→ **Work instructions**: Which lines contain the string "frame"? Please list every one of them.

→ **Provided data**:
• • • • • • •

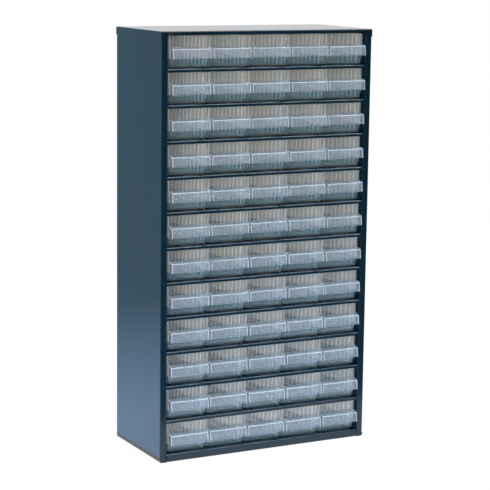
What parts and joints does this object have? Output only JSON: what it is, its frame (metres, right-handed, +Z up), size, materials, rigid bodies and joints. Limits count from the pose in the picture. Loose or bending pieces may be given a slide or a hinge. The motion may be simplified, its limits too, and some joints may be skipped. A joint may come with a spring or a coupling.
{
  "type": "parts bin cabinet",
  "caption": "Tall sheet-steel cabinet with rows of small clear plastic drawers that slide out on steel shelves, for sorting screws and other small parts.",
  "frame": {"origin": "middle of the footprint, pulls included, on the surface that the cabinet stands on", "axes": "+Z up, -Y towards the drawers' fronts, +X to the right as seen from the front"},
  "size_m": [0.306, 0.144, 0.552],
  "materials": {
    "painted_steel": "dark blue-grey gloss enamel on sheet steel",
    "clear_plastic": "clear moulded polystyrene, slightly smoky"
  },
  "bodies": {
    "cabinet": {"case_shell": "painted_steel", "top_cap": "painted_steel", "back_panel": "painted_steel", "shelves": "painted_steel"},
    "drawer_r01_c1": {"drawer_r01_c1": "clear_plastic"},
    "drawer_r01_c2": {"drawer_r01_c2": "clear_plastic"},
    "drawer_r01_c3": {"drawer_r01_c3": "clear_plastic"},
    "drawer_r01_c4": {"drawer_r01_c4": "clear_plastic"},
    "drawer_r01_c5": {"drawer_r01_c5": "clear_plastic"},
    "drawer_r02_c1": {"drawer_r02_c1": "clear_plastic"},
    "drawer_r02_c2": {"drawer_r02_c2": "clear_plastic"},
    "drawer_r02_c3": {"drawer_r02_c3": "clear_plastic"},
    "drawer_r02_c4": {"drawer_r02_c4": "clear_plastic"},
    "drawer_r02_c5": {"drawer_r02_c5": "clear_plastic"},
    "drawer_r03_c1": {"drawer_r03_c1": "clear_plastic"},
    "drawer_r03_c2": {"drawer_r03_c2": "clear_plastic"},
    "drawer_r03_c3": {"drawer_r03_c3": "clear_plastic"},
    "drawer_r03_c4": {"drawer_r03_c4": "clear_plastic"},
    "drawer_r03_c5": {"drawer_r03_c5": "clear_plastic"},
    "drawer_r04_c1": {"drawer_r04_c1": "clear_plastic"},
    "drawer_r04_c2": {"drawer_r04_c2": "clear_plastic"},
    "drawer_r04_c3": {"drawer_r04_c3": "clear_plastic"},
    "drawer_r04_c4": {"drawer_r04_c4": "clear_plastic"},
    "drawer_r04_c5": {"drawer_r04_c5": "clear_plastic"},
    "drawer_r05_c1": {"drawer_r05_c1": "clear_plastic"},
    "drawer_r05_c2": {"drawer_r05_c2": "clear_plastic"},
    "drawer_r05_c3": {"drawer_r05_c3": "clear_plastic"},
    "drawer_r05_c4": {"drawer_r05_c4": "clear_plastic"},
    "drawer_r05_c5": {"drawer_r05_c5": "clear_plastic"},
    "drawer_r06_c1": {"drawer_r06_c1": "clear_plastic"},
    "drawer_r06_c2": {"drawer_r06_c2": "clear_plastic"},
    "drawer_r06_c3": {"drawer_r06_c3": "clear_plastic"},
    "drawer_r06_c4": {"drawer_r06_c4": "clear_plastic"},
    "drawer_r06_c5": {"drawer_r06_c5": "clear_plastic"},
    "drawer_r07_c1": {"drawer_r07_c1": "clear_plastic"},
    "drawer_r07_c2": {"drawer_r07_c2": "clear_plastic"},
    "drawer_r07_c3": {"drawer_r07_c3": "clear_plastic"},
    "drawer_r07_c4": {"drawer_r07_c4": "clear_plastic"},
    "drawer_r07_c5": {"drawer_r07_c5": "clear_plastic"},
    "drawer_r08_c1": {"drawer_r08_c1": "clear_plastic"},
    "drawer_r08_c2": {"drawer_r08_c2": "clear_plastic"},
    "drawer_r08_c3": {"drawer_r08_c3": "clear_plastic"},
    "drawer_r08_c4": {"drawer_r08_c4": "clear_plastic"},
    "drawer_r08_c5": {"drawer_r08_c5": "clear_plastic"},
    "drawer_r09_c1": {"drawer_r09_c1": "clear_plastic"},
    "drawer_r09_c2": {"drawer_r09_c2": "clear_plastic"},
    "drawer_r09_c3": {"drawer_r09_c3": "clear_plastic"},
    "drawer_r09_c4": {"drawer_r09_c4": "clear_plastic"},
    "drawer_r09_c5": {"drawer_r09_c5": "clear_plastic"},
    "drawer_r10_c1": {"drawer_r10_c1": "clear_plastic"},
    "drawer_r10_c2": {"drawer_r10_c2": "clear_plastic"},
    "drawer_r10_c3": {"drawer_r10_c3": "clear_plastic"},
    "drawer_r10_c4": {"drawer_r10_c4": "clear_plastic"},
    "drawer_r10_c5": {"drawer_r10_c5": "clear_plastic"},
    "drawer_r11_c1": {"drawer_r11_c1": "clear_plastic"},
    "drawer_r11_c2": {"drawer_r11_c2": "clear_plastic"},
    "drawer_r11_c3": {"drawer_r11_c3": "clear_plastic"},
    "drawer_r11_c4": {"drawer_r11_c4": "clear_plastic"},
    "drawer_r11_c5": {"drawer_r11_c5": "clear_plastic"},
    "drawers_r12": {"drawers_r12": "clear_plastic"}
  },
  "joints": [
    {"name": "drawer_r01_c1_slide", "type": "slide", "parent": "cabinet", "child": "drawer_r01_c1", "axis": [0, -1, 0], "range_m": [0, 0.11]},
    {"name": "drawer_r01_c2_slide", "type": "slide", "parent": "cabinet", "child": "drawer_r01_c2", "axis": [0, -1, 0], "range_m": [0, 0.11]},
    {"name": "drawer_r01_c3_slide", "type": "slide", "parent": "cabinet", "child": "drawer_r01_c3", "axis": [0, -1, 0], "range_m": [0, 0.11]},
    {"name": "drawer_r01_c4_slide", "type": "slide", "parent": "cabinet", "child": "drawer_r01_c4", "axis": [0, -1, 0], "range_m": [0, 0.11]},
    {"name": "drawer_r01_c5_slide", "type": "slide", "parent": "cabinet", "child": "drawer_r01_c5", "axis": [0, -1, 0], "range_m": [0, 0.11]},
    {"name": "drawer_r02_c1_slide", "type": "slide", "parent": "cabinet", "child": "drawer_r02_c1", "axis": [0, -1, 0], "range_m": [0, 0.11]},
    {"name": "drawer_r02_c2_slide", "type": "slide", "parent": "cabinet", "child": "drawer_r02_c2", "axis": [0, -1, 0], "range_m": [0, 0.11]},
    {"name": "drawer_r02_c3_slide", "type": "slide", "parent": "cabinet", "child": "drawer_r02_c3", "axis": [0, -1, 0], "range_m": [0, 0.11]},
    {"name": "drawer_r02_c4_slide", "type": "slide", "parent": "cabinet", "child": "drawer_r02_c4", "axis": [0, -1, 0], "range_m": [0, 0.11]},
    {"name": "drawer_r02_c5_slide", "type": "slide", "parent": "cabinet", "child": "drawer_r02_c5", "axis": [0, -1, 0], "range_m": [0, 0.11]},
    {"name": "drawer_r03_c1_slide", "type": "slide", "parent": "cabinet", "child": "drawer_r03_c1", "axis": [0, -1, 0], "range_m": [0, 0.11]},
    {"name": "drawer_r03_c2_slide", "type": "slide", "parent": "cabinet", "child": "drawer_r03_c2", "axis": [0, -1, 0], "range_m": [0, 0.11]},
    {"name": "drawer_r03_c3_slide", "type": "slide", "parent": "cabinet", "child": "drawer_r03_c3", "axis": [0, -1, 0], "range_m": [0, 0.11]},
    {"name": "drawer_r03_c4_slide", "type": "slide", "parent": "cabinet", "child": "drawer_r03_c4", "axis": [0, -1, 0], "range_m": [0, 0.11]},
    {"name": "drawer_r03_c5_slide", "type": "slide", "parent": "cabinet", "child": "drawer_r03_c5", "axis": [0, -1, 0], "range_m": [0, 0.11]},
    {"name": "drawer_r04_c1_slide", "type": "slide", "parent": "cabinet", "child": "drawer_r04_c1", "axis": [0, -1, 0], "range_m": [0, 0.11]},
    {"name": "drawer_r04_c2_slide", "type": "slide", "parent": "cabinet", "child": "drawer_r04_c2", "axis": [0, -1, 0], "range_m": [0, 0.11]},
    {"name": "drawer_r04_c3_slide", "type": "slide", "parent": "cabinet", "child": "drawer_r04_c3", "axis": [0, -1, 0], "range_m": [0, 0.11]},
    {"name": "drawer_r04_c4_slide", "type": "slide", "parent": "cabinet", "child": "drawer_r04_c4", "axis": [0, -1, 0], "range_m": [0, 0.11]},
    {"name": "drawer_r04_c5_slide", "type": "slide", "parent": "cabinet", "child": "drawer_r04_c5", "axis": [0, -1, 0], "range_m": [0, 0.11]},
    {"name": "drawer_r05_c1_slide", "type": "slide", "parent": "cabinet", "child": "drawer_r05_c1", "axis": [0, -1, 0], "range_m": [0, 0.11]},
    {"name": "drawer_r05_c2_slide", "type": "slide", "parent": "cabinet", "child": "drawer_r05_c2", "axis": [0, -1, 0], "range_m": [0, 0.11]},
    {"name": "drawer_r05_c3_slide", "type": "slide", "parent": "cabinet", "child": "drawer_r05_c3", "axis": [0, -1, 0], "range_m": [0, 0.11]},
    {"name": "drawer_r05_c4_slide", "type": "slide", "parent": "cabinet", "child": "drawer_r05_c4", "axis": [0, -1, 0], "range_m": [0, 0.11]},
    {"name": "drawer_r05_c5_slide", "type": "slide", "parent": "cabinet", "child": "drawer_r05_c5", "axis": [0, -1, 0], "range_m": [0, 0.11]},
    {"name": "drawer_r06_c1_slide", "type": "slide", "parent": "cabinet", "child": "drawer_r06_c1", "axis": [0, -1, 0], "range_m": [0, 0.11]},
    {"name": "drawer_r06_c2_slide", "type": "slide", "parent": "cabinet", "child": "drawer_r06_c2", "axis": [0, -1, 0], "range_m": [0, 0.11]},
    {"name": "drawer_r06_c3_slide", "type": "slide", "parent": "cabinet", "child": "drawer_r06_c3", "axis": [0, -1, 0], "range_m": [0, 0.11]},
    {"name": "drawer_r06_c4_slide", "type": "slide", "parent": "cabinet", "child": "drawer_r06_c4", "axis": [0, -1, 0], "range_m": [0, 0.11]},
    {"name": "drawer_r06_c5_slide", "type": "slide", "parent": "cabinet", "child": "drawer_r06_c5", "axis": [0, -1, 0], "range_m": [0, 0.11]},
    {"name": "drawer_r07_c1_slide", "type": "slide", "parent": "cabinet", "child": "drawer_r07_c1", "axis": [0, -1, 0], "range_m": [0, 0.11]},
    {"name": "drawer_r07_c2_slide", "type": "slide", "parent": "cabinet", "child": "drawer_r07_c2", "axis": [0, -1, 0], "range_m": [0, 0.11]},
    {"name": "drawer_r07_c3_slide", "type": "slide", "parent": "cabinet", "child": "drawer_r07_c3", "axis": [0, -1, 0], "range_m": [0, 0.11]},
    {"name": "drawer_r07_c4_slide", "type": "slide", "parent": "cabinet", "child": "drawer_r07_c4", "axis": [0, -1, 0], "range_m": [0, 0.11]},
    {"name": "drawer_r07_c5_slide", "type": "slide", "parent": "cabinet", "child": "drawer_r07_c5", "axis": [0, -1, 0], "range_m": [0, 0.11]},
    {"name": "drawer_r08_c1_slide", "type": "slide", "parent": "cabinet", "child": "drawer_r08_c1", "axis": [0, -1, 0], "range_m": [0, 0.11]},
    {"name": "drawer_r08_c2_slide", "type": "slide", "parent": "cabinet", "child": "drawer_r08_c2", "axis": [0, -1, 0], "range_m": [0, 0.11]},
    {"name": "drawer_r08_c3_slide", "type": "slide", "parent": "cabinet", "child": "drawer_r08_c3", "axis": [0, -1, 0], "range_m": [0, 0.11]},
    {"name": "drawer_r08_c4_slide", "type": "slide", "parent": "cabinet", "child": "drawer_r08_c4", "axis": [0, -1, 0], "range_m": [0, 0.11]},
    {"name": "drawer_r08_c5_slide", "type": "slide", "parent": "cabinet", "child": "drawer_r08_c5", "axis": [0, -1, 0], "range_m": [0, 0.11]},
    {"name": "drawer_r09_c1_slide", "type": "slide", "parent": "cabinet", "child": "drawer_r09_c1", "axis": [0, -1, 0], "range_m": [0, 0.11]},
    {"name": "drawer_r09_c2_slide", "type": "slide", "parent": "cabinet", "child": "drawer_r09_c2", "axis": [0, -1, 0], "range_m": [0, 0.11]},
    {"name": "drawer_r09_c3_slide", "type": "slide", "parent": "cabinet", "child": "drawer_r09_c3", "axis": [0, -1, 0], "range_m": [0, 0.11]},
    {"name": "drawer_r09_c4_slide", "type": "slide", "parent": "cabinet", "child": "drawer_r09_c4", "axis": [0, -1, 0], "range_m": [0, 0.11]},
    {"name": "drawer_r09_c5_slide", "type": "slide", "parent": "cabinet", "child": "drawer_r09_c5", "axis": [0, -1, 0], "range_m": [0, 0.11]},
    {"name": "drawer_r10_c1_slide", "type": "slide", "parent": "cabinet", "child": "drawer_r10_c1", "axis": [0, -1, 0], "range_m": [0, 0.11]},
    {"name": "drawer_r10_c2_slide", "type": "slide", "parent": "cabinet", "child": "drawer_r10_c2", "axis": [0, -1, 0], "range_m": [0, 0.11]},
    {"name": "drawer_r10_c3_slide", "type": "slide", "parent": "cabinet", "child": "drawer_r10_c3", "axis": [0, -1, 0], "range_m": [0, 0.11]},
    {"name": "drawer_r10_c4_slide", "type": "slide", "parent": "cabinet", "child": "drawer_r10_c4", "axis": [0, -1, 0], "range_m": [0, 0.11]},
    {"name": "drawer_r10_c5_slide", "type": "slide", "parent": "cabinet", "child": "drawer_r10_c5", "axis": [0, -1, 0], "range_m": [0, 0.11]},
    {"name": "drawer_r11_c1_slide", "type": "slide", "parent": "cabinet", "child": "drawer_r11_c1", "axis": [0, -1, 0], "range_m": [0, 0.11]},
    {"name": "drawer_r11_c2_slide", "type": "slide", "parent": "cabinet", "child": "drawer_r11_c2", "axis": [0, -1, 0], "range_m": [0, 0.11]},
    {"name": "drawer_r11_c3_slide", "type": "slide", "parent": "cabinet", "child": "drawer_r11_c3", "axis": [0, -1, 0], "range_m": [0, 0.11]},
    {"name": "drawer_r11_c4_slide", "type": "slide", "parent": "cabinet", "child": "drawer_r11_c4", "axis": [0, -1, 0], "range_m": [0, 0.11]},
    {"name": "drawer_r11_c5_slide", "type": "slide", "parent": "cabinet", "child": "drawer_r11_c5", "axis": [0, -1, 0], "range_m": [0, 0.11]},
    {"name": "drawers_r12_slide", "type": "slide", "parent": "cabinet", "child": "drawers_r12", "axis": [0, -1, 0], "range_m": [0, 0.11]}
  ]
}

• • • • • • •

→ **Response to this task**:
What parts and joints does this object have? Output only JSON: what it is, its frame (metres, right-handed, +Z up), size, materials, rigid bodies and joints. Limits count from the pose in the picture. Loose or bending pieces may be given a slide or a hinge. The motion may be simplified, its limits too, and some joints may be skipped. A joint may come with a spring or a coupling.
  "frame": {"origin": "middle of the footprint, pulls included, on the surface that the cabinet stands on", "axes": "+Z up, -Y towards the drawers' fronts, +X to the right as seen from the front"},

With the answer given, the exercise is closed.